Artec Leo Automotive Scan Touch Screen
  • Clear, visual outputs for non-metrology teams:
    Colour-map comparison in Artec Studio highlights what moved and by how much in a format that maintenance and production engineers can interpret quickly, without specialist metrology training.

  • End-to-end workflow in a single software environment:
    Scanning, alignment, scan-to-scan comparison and colour-map analysis are all performed within Artec Studio, avoiding the need to move data between multiple software platforms.

  • Lower cost and shorter learning curve than traditional metrology software:
    Compared to enterprise metrology inspection software, which is typically expensive, complex and operated by specialist teams, Artec Studio offers a more accessible solution that production-focused engineers can learn and apply quickly.

  • Practical accuracy for collision and recovery work:
    In automotive breakdown scenarios, crashes typically introduce millimetre-scale movement. This workflow provides sufficient accuracy to identify and correct those changes without the overhead of micron-level inspection.

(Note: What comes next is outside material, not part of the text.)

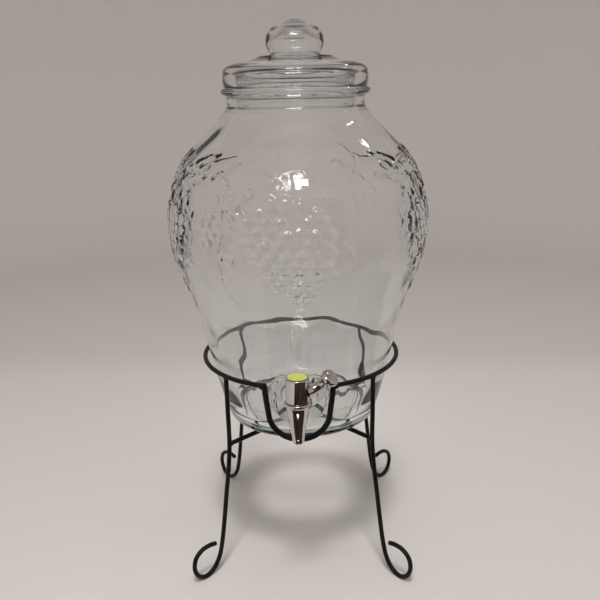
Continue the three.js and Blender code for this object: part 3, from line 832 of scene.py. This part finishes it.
NUT_START, NUT_THICK, NUT_FLATS, NUT_HOLE_R = INNER_FACE_Y + 3.1, 7.0, 24.0, 8.3
NUT_END = NUT_START + NUT_THICK
nut_rounding = rounded([
    (0, NUT_START), (12.2, NUT_START), (13.8, NUT_START + 1), (13.8, NUT_END - 1), (12.2, NUT_END),
    (0, NUT_END),
], 0.3, 3)
nut_mesh = combined(
    mesh_of(along_y(cylinder(NUT_FLATS / math.sqrt(3), NUT_START, NUT_END, 6))),
    [
        ("INTERSECT", mesh_of(along_y(turned(nut_rounding, 72)))),
        ("DIFFERENCE", mesh_of(along_y(cylinder(NUT_HOLE_R, NUT_START - 1, NUT_END + 1, 64)))),
    ],
)
piece("tap_nut", nut_mesh, "jar", plastic, ["spigot_nut"], sharp=28)

# ---------------------------------------------------------------- the valve
SEALS = {"lower": 205.9, "upper": 220.5}
BARREL_R, SEAL_R, SEAL_MIDDLE_R, SEAL_GROOVE_R, SEAL_GROOVE_HALF = 6.9, 0.9, 6.1, 4.9, 1.2
PORT_R, DRIVE_HALF, SCREW_HOLE_R = 3.4, 3.5, 1.8
barrel = [(0, 203.3), (BARREL_R, 203.3)]
for level in SEALS.values():
    low, high = level - SEAL_GROOVE_HALF, level + SEAL_GROOVE_HALF
    barrel += [(BARREL_R, low), (SEAL_GROOVE_R, low), (SEAL_GROOVE_R, high), (BARREL_R, high)]
barrel += [(BARREL_R, 229), (0, 229)]


def side_port():
    """The hole in the plug's side that faces the stem when the valve is open."""
    points, faces = cylinder(PORT_R, 0, 8)
    return [(-z, y, TAP_Z + x) for x, y, z in points], faces


plug_mesh = combined(
    mesh_of(at_tap(turned(rounded(barrel, 0.25, 3), 72))),
    [
        ("UNION", mesh_of(at_tap(block((-DRIVE_HALF, -DRIVE_HALF, 228), (DRIVE_HALF, DRIVE_HALF, 247))))),
        ("DIFFERENCE", mesh_of(at_tap(cylinder(PORT_R, 202, TAP_Z)))),
        ("DIFFERENCE", mesh_of(at_tap(side_port()))),
        ("DIFFERENCE", mesh_of(at_tap(cylinder(SCREW_HOLE_R, 239, 248, 24)))),
    ],
)
piece("valve_barrel", plug_mesh, "valve", plastic, ["valve_plug"], sharp=30)
for name, level in SEALS.items():
    turns = np.linspace(0, 2 * math.pi, 17)[:-1]
    section = [(SEAL_MIDDLE_R + SEAL_R * math.cos(a), level + SEAL_R * math.sin(a)) for a in turns]
    ring = at_tap(turned(section, 64, closed=True))
    piece(f"valve_seal_{name}", ring, "valve", silicone, [f"plug_seal_{name}"])

CAP_R, CAP_TOP_Z, CAP_LOW_Z = 11.5, 254.6, 230.4
DRIVE_HOLE_HALF = 3.8
cap_outline = rounded([
    (0, 238), (6.6, 238), (6.6, 251.2), (9.5, 251.2), (9.5, CAP_LOW_Z), (CAP_R - 0.3, CAP_LOW_Z),
    (CAP_R, CAP_LOW_Z + 0.4), (CAP_R, CAP_TOP_Z - 0.6), (CAP_R - 0.5, CAP_TOP_Z), (0, CAP_TOP_Z),
], 0.35, 4)
drive_hole = block((-DRIVE_HOLE_HALF, -DRIVE_HOLE_HALF, 227), (DRIVE_HOLE_HALF, DRIVE_HOLE_HALF, 247.3))
cap_mesh = combined(
    mesh_of(at_tap(turned(cap_outline, 96))),
    [
        ("DIFFERENCE", mesh_of(at_tap(drive_hole))),
        ("DIFFERENCE", mesh_of(at_tap(cylinder(3.9, 252.2, 256)))),
        ("DIFFERENCE", mesh_of(at_tap(cylinder(SCREW_HOLE_R, 247, 253, 32)))),
    ],
)
piece("valve_cap", cap_mesh, "valve", chrome, ["handle_cap"], sharp=32)

SLOT_HALF, SLOT_Z = 0.35, 253.1
screw_outline = [(0, 240), (1.5, 241.5), (1.5, 252.5), (3.6, 252.5), (3.6, 253.4), (2.6, 254), (0, 254)]
screw_mesh = combined(
    mesh_of(at_tap(turned(rounded(screw_outline, 0.2, 3), 48))),
    [
        ("DIFFERENCE", mesh_of(at_tap(block((-2, -SLOT_HALF, SLOT_Z), (2, SLOT_HALF, 255))))),
        ("DIFFERENCE", mesh_of(at_tap(block((-SLOT_HALF, -2, SLOT_Z), (SLOT_HALF, 2, 255))))),
    ],
)
piece("valve_screw", screw_mesh, "valve", steel, ["cap_screw"], sharp=30)

label_outline = [(0, 254.9), (9.3, 254.9), (9.5, 255.1), (9.2, 255.3), (8.8, 255.3), (8.6, 255.2), (0, 255.2)]
label = at_tap(turned(rounded(label_outline, 0.1, 3), 96))
piece("valve_label", label, "valve", film, ["cap_label"])


def lever_shape():
    """The trumpet-shaped lever: a turned form bent along a line that rises and comes forward."""
    radii = smooth_line([
        (0.0, 7.0), (3, 6.0), (6.5, 5.2), (10.5, 4.8), (15, 4.9), (19.5, 5.8), (23.4, 7.8), (25.2, 8.8),
        (27, 8.9), (28.8, 7.9), (30, 5.0), (30.5, 0.01),
    ], 0.45)
    path = smooth_line([
        (9.8, 0, 240.6), (15.8, 1.4, 242.2), (22, 2.2, 245.8), (28, 1.2, 250.6), (33, -2, 256.2),
    ], 0.25)
    along = np.concatenate([[0], np.cumsum(np.linalg.norm(np.diff(path, axis=0), axis=1))])
    ahead_all = np.gradient(path, axis=0)
    ahead_all /= np.linalg.norm(ahead_all, axis=1)[:, None]
    points, rows, columns = [], [], 56
    for at, r in radii:
        here = min(at, along[-1])
        centre = np.array([np.interp(here, along, path[:, k]) for k in range(3)])
        ahead = np.array([np.interp(here, along, ahead_all[:, k]) for k in range(3)])
        ahead /= np.linalg.norm(ahead)
        side = np.cross((0, 0, 1), ahead)
        side /= np.linalg.norm(side)
        over = np.cross(ahead, side)
        centre = centre + ahead * max(at - along[-1], 0)
        rows.append([len(points) + i for i in range(columns)])
        for i in range(columns):
            turn = 2 * math.pi * i / columns
            points.append(tuple(centre + r * (math.cos(turn) * side + math.sin(turn) * over)))
    faces = strips(rows)
    faces += [rows[0][::-1], rows[-1]]
    return points, faces


room_for_cap = mesh_of(at_tap(cylinder(CAP_R + 0.3, 225, 262, 96)))  # the lever stops just short of the cap
lever_mesh = combined(mesh_of(at_tap(lever_shape())), [("DIFFERENCE", room_for_cap)])
piece("valve_lever", lever_mesh, "valve", chrome, ["lever_arm"], sharp=40)

# ---------------------------------------------------------------- floor, light and camera
# The first colour is a painted pool of light on the floor near the jar. The second is painted shade behind it
# and up the foot of the wall, which evens out the lamps' stronger light there.
FLOOR_PAINTED_LIGHT = (0.51, 0.487, 0.466)
ROOM_LOW_PAINTED_SHADE = (0.465, 0.438, 0.421)
ROOM_BACK = (0.50, 0.468, 0.450)
PAINTED_LIGHT_TO_SHADE = (0.44, 0.62)  # where each colour of the room gives way to the next, in metres behind the jar
PAINTED_SHADE_TO_BACK = (0.5, 2.1)
ROOM_R, WALL_LOW, WALL_HIGH, ROOM_TOP = 2.3, 1.6, 2.4, 4.0
SWEEP_R = 0.8  # of the curve from the floor to the wall

scene = bpy.context.scene
scene.view_settings.view_transform = "Standard"

# A round seamless studio: a floor, paler near the jar than behind it, that sweeps up into a wall and a dome.
# The paleness near the jar is a painted pool of light, and the darker band behind it is painted shade.
quarter = np.linspace(0, math.pi / 2, 17)
sweep = [(0, 0), (0.5, 0), (1.0, 0)]
sweep += [(ROOM_R - SWEEP_R * (1 - math.sin(t)), SWEEP_R * (1 - math.cos(t))) for t in quarter]
sweep += [(ROOM_R, WALL_LOW), (ROOM_R, WALL_HIGH)]
sweep += [(ROOM_R * math.cos(t), WALL_HIGH + (ROOM_TOP - WALL_HIGH) * math.sin(t)) for t in quarter[1:-1]]
sweep += [(0, ROOM_TOP)]
points, faces = turned(sweep, 128)
floor_mesh = bpy.data.meshes.new("floor")
floor_mesh.from_pydata(points, [], [face[::-1] for face in faces])
floor_mesh.shade_smooth()
floor = bpy.data.objects.new("floor", floor_mesh)
scene.collection.objects.link(floor)
paper = finish_of("paper_with_painted_light", Roughness=0.8, Specular_IOR_Level=0.1)
nodes, links = paper.node_tree.nodes, paper.node_tree.links
where = nodes.new("ShaderNodeTexCoord")
split = nodes.new("ShaderNodeSeparateXYZ")
links.new(where.outputs["Object"], split.inputs["Vector"])


def fade_of(source, low, high):
    """A node value that goes softly from 0 at low to 1 at high."""
    node = nodes.new("ShaderNodeMapRange")
    node.interpolation_type = "SMOOTHSTEP"
    for key, value in (("From Min", low), ("From Max", high)):
        node.inputs[key].default_value = value
    links.new(source, node.inputs["Value"])
    return node.outputs["Result"]


def blend(factor, a, b):
    """A node colour between a and b."""
    node = nodes.new("ShaderNodeMix")
    node.data_type = "RGBA"
    for socket, value in (("A", a), ("B", b)):
        if isinstance(value, tuple):
            node.inputs[socket].default_value = (*value, 1)
        else:
            links.new(value, node.inputs[socket])
    links.new(factor, node.inputs["Factor"])
    return node.outputs["Result"]


# The floor's colour carries painted light near the jar and painted shade behind it.
room = blend(fade_of(split.outputs["Y"], *PAINTED_SHADE_TO_BACK), ROOM_LOW_PAINTED_SHADE, ROOM_BACK)
paper_colour_with_painted_light = blend(fade_of(split.outputs["Y"], *PAINTED_LIGHT_TO_SHADE), FLOOR_PAINTED_LIGHT, room)
links.new(paper_colour_with_painted_light, nodes["Principled BSDF"].inputs["Base Color"])
floor_mesh.materials.append(paper)


def stage_only(name, shape, material, *rays):
    """A thing of the studio, not of the jar, that only these kinds of ray meet."""
    mesh = bpy.data.meshes.new(name)
    mesh.from_pydata(shape[0], [], shape[1])
    mesh.materials.append(material)
    ob = bpy.data.objects.new(name, mesh)
    scene.collection.objects.link(ob)
    for ray in ("camera", "diffuse", "glossy", "transmission", "shadow"):
        setattr(ob, f"visible_{ray}", ray in rays)


def board(corners):
    """A flat four-cornered board."""
    return corners, [(0, 1, 2, 3)]


def floor_board(left, right, front, back, height):
    """A rectangular board that lies flat over the floor."""
    return board([(left, front, height), (right, front, height), (right, back, height), (left, back, height)])


# Chrome and glass mirror the dark boards in front: painted shade that stands for the unlit room there.
# Through the glass, the floor behind is a grey board: painted shade on the floor that only the glass shows.
# Dark brown-black painted shade for the boards that chrome and glass mirror.
painted_shade_black = finish_of("brown_black_painted_shade", Roughness=0.9, Specular_IOR_Level=0.1)
varied(painted_shade_black, "Base Color", 4, (0.012, 0.009, 0.007), (0.05, 0.033, 0.024))
BOARD_Z, BEHIND_Z = 0.004, 0.003
NEAR_Y, FRONT_Y = -0.19, -1.5  # where the dark boards start, and where the room's front would be
BOARDS = {
    "low": board([
        (-0.19, NEAR_Y, BOARD_Z), (1.1, NEAR_Y, BOARD_Z), (1.1, FRONT_Y, BOARD_Z), (-0.4, FRONT_Y, BOARD_Z),
    ]),
    "front": board([
        (-0.6, FRONT_Y, BOARD_Z), (1.3, FRONT_Y, BOARD_Z), (1.3, FRONT_Y, 1.15), (-0.6, FRONT_Y, 1.15),
    ]),
    "right": floor_board(0.33, 0.62, NEAR_Y, 0.07, BOARD_Z),
}
for name, shape in BOARDS.items():
    stage_only(f"board_{name}", shape, painted_shade_black, "glossy")
# A grey board seen only through the glass: painted shade on the floor behind the jar.
painted_shade_grey = finish_of("grey_painted_shade", Base_Color=(0.39, 0.368, 0.352, 1), Roughness=0.8, Specular_IOR_Level=0.1)
stage_only("painted_shade_behind", floor_board(-1.2, 1.2, 0.18, 0.7, BEHIND_Z), painted_shade_grey, "transmission")

# The thick heel throws a ring of shade, and the thin glass above it hardly any.
SHADE_R, SHADE_Z, SHADE_HALF_WIDTH, SHADE_HALF_HEIGHT = 0.084, 0.165, 0.022, 0.006
turns = np.linspace(0, 2 * math.pi, 13)[:-1]
section = [
    (SHADE_R + SHADE_HALF_WIDTH * math.cos(a), SHADE_Z + SHADE_HALF_HEIGHT * math.sin(a)) for a in turns
]
points, faces = turned(section, 96, closed=True)
stage_only("heel_shade", ([(x, y + AXIS.y, z) for x, y, z in points], faces), painted_shade_black, "shadow")

world = bpy.data.worlds.new("room")
world.use_nodes = True
scene.world = world
world.node_tree.nodes["Background"].inputs["Color"].default_value = (0.335, 0.308, 0.290, 1)


def area_light(name, place, target, size, power, colour=(1, 1, 1), mirrored=True):
    """A rectangular lamp that faces its target. One that isn't mirrored gives light but isn't seen."""
    data = bpy.data.lights.new(name, "AREA")
    data.shape, data.size, data.size_y = "RECTANGLE", size[0], size[1]
    data.energy, data.color = power, colour
    ob = bpy.data.objects.new(name, data)
    scene.collection.objects.link(ob)
    ob.location = place
    ob.rotation_euler = (Vector(target) - Vector(place)).to_track_quat("-Z", "Y").to_euler()
    ob.visible_glossy = ob.visible_transmission = mirrored


WARM_WHITE = (1.0, 0.99, 0.985)
area_light("key", (-0.05, -1.45, 1.75), (0, 0, 0.35), (0.75, 0.32), 14, (1.0, 0.985, 0.97))
area_light("ceiling", (1.3, 0.8, 1.95), (0, 0, 0.3), (0.09, 0.11), 1.3, (1.0, 0.99, 0.98))
area_light("overhead", (0, -0.35, 2.9), (0, 0, 0), (1.5, 1.5), 12, WARM_WHITE, mirrored=False)
area_light("sun", (0, -1.06, 2.54), (0, 0, 0.165), (0.45, 0.45), 38, WARM_WHITE, mirrored=False)
area_light("dome", (0, -0.3, 2.95), (0, -0.3, 4), (1.2, 1.2), 16, mirrored=False)
area_light("front_wall", (0, -0.8, 2.4), (0, -2.3, 2.2), (1.0, 0.6), 16, mirrored=False)
area_light("glint_middle", (0.0, -0.36, 0.012), (0, -0.36, 1), (0.12, 0.013), 0.03)

# The camera stands in front, looks down at the jar, and is turned a little, as the photograph was taken.
DISTANCE, HEIGHT, PITCH, TURN, ROLL, ASIDE = 0.768, 0.518, 16.67, 1.587, -1.156, 0.000256
turn, pitch, roll = math.radians(TURN), math.radians(PITCH), math.radians(ROLL)
right = Vector((math.cos(turn), math.sin(turn), 0))
look = Vector((-math.sin(turn) * math.cos(pitch), math.cos(turn) * math.cos(pitch), -math.sin(pitch)))
up = right.cross(look)
right, up = right * math.cos(roll) + up * math.sin(roll), up * math.cos(roll) - right * math.sin(roll)
camera_data = bpy.data.cameras.new("camera")
camera_data.lens, camera_data.sensor_width = 42.456, 36.0
camera_data.clip_start, camera_data.clip_end = 0.02, 200
camera = bpy.data.objects.new("camera", camera_data)
scene.collection.objects.link(camera)
stand_at = AXIS + Vector((DISTANCE * math.sin(turn), -DISTANCE * math.cos(turn), HEIGHT))
stand_at += Vector((math.cos(turn), math.sin(turn), 0)) * ASIDE
camera.matrix_world = Matrix.Translation(stand_at) @ Matrix((right, up, -look)).transposed().to_4x4()
scene.camera = camera

bpy.context.view_layer.update()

  • Reduced dependence on CAD:
    By comparing live scans to a known working “golden” scan, teams avoid relying on CAD models that no longer represent the as-running condition of the tooling.


How This Complements Traditional Metrology

Formal metrology systems and specialist inspection software remain essential for certification and detailed dimensional analysis. However, for reactive fixture and gripper recovery on automotive production lines, they often require more setup time, multiple positions and specialist operators.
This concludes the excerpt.